Integral of: tanxln(cosx)dx

[MarkSA]

Hello,

1) Find the integral of: tanxln(cosx)dx

Yikes. if I u-sub I don't seem to get anything useful. dx of tanx is sec^2x.. no. dx of cosx is -sinx.. no.

Any ideas?

Thanks

 

[PAULK]

Hello,

1) Find the integral of: tanxln(cosx)dx

Yikes. if I u-sub I don't seem to get anything useful. dx of tanx is sec^2x.. no. dx of cosx is -sinx.. no.

Any ideas?

Your integral is:

{ sin x dx
| ----------------
} cos x ln (cos x)

Try a t-substitution, same as a u-subst, but a different letter.

t = cos x , dt = - sin x dx.

{ - dt
| ---------
} t ln (t)

Now u = ln t, du = dt/dt

{ - du
| --------- = - ln u = - ln ln t = - ln ln cos x
} u

 

[galactus]

We can also try parts with this one.

$\displaystyle \int{tan(x)ln(cos(x))}dx$

Now, let $\displaystyle u=ln(cos(x)), \;\ dv=tan(x)dx, \;\ du = -tan(x)dx, \;\ v = -ln(cos(x))$

And we have:

$\displaystyle \int{tan(x)ln(cos(x))}dx = -(ln(cos(x)))^{2}-\int{ln(cos(x))tan(x)}dx$

Then, by adding $\displaystyle \int{tan(x)ln(cos(x))}dx$ to both sides, we have:

$\displaystyle \int{tan(x)ln(cos(x))}dx=\frac{-(ln(cos(x)))^{2}}{2}$

 

[soroban]

Hello, Mark!

There is a simple substitution . . . You just have to recognize it.

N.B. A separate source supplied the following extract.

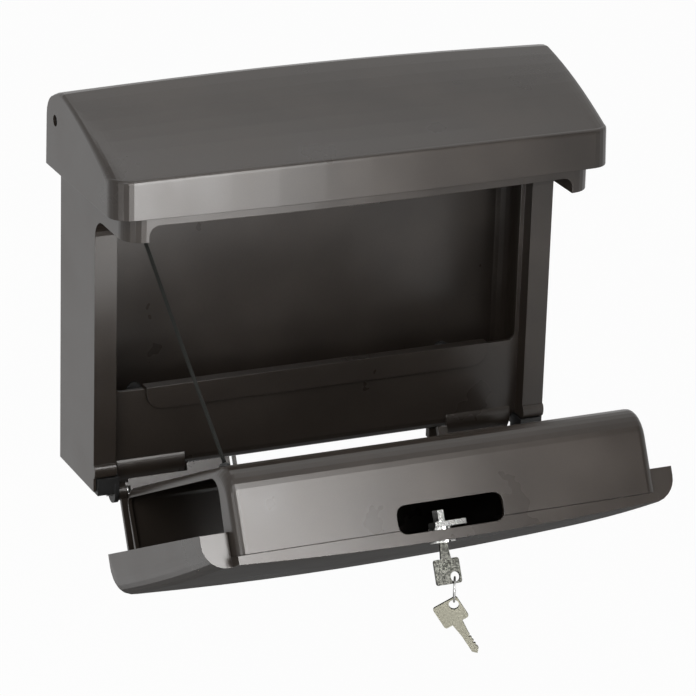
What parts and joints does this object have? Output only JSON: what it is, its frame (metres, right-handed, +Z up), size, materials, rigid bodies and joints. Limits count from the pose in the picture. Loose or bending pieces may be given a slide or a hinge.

$\displaystyle 1)\;\text{Integrate: }\;\int \tan x\ln(\cos x)\,dx$

$\displaystyle \text{We have: }\;\int\ln(\cos x)\,\tan x\,dx$

$\displaystyle \text{Let: }\:u \:=\:\ln(\cos x)$

. . $\displaystyle du \:=\:\frac{-\sin x}{\cos x}\,dx \:=\:-\tan x\,dx\quad\Rightarrow\quad \tan x\,dx \:=\:-du$


$\displaystyle \text{Substitute: }\;\int u (-du) \;\;=\;\;-\int u\,du\;\;=\;\;-\frac{1}{2}u^2 + C$


$\displaystyle \text{Back-substitute: }\;\frac{1}{2}\left[\ln(\cos x)\right]^2 + C$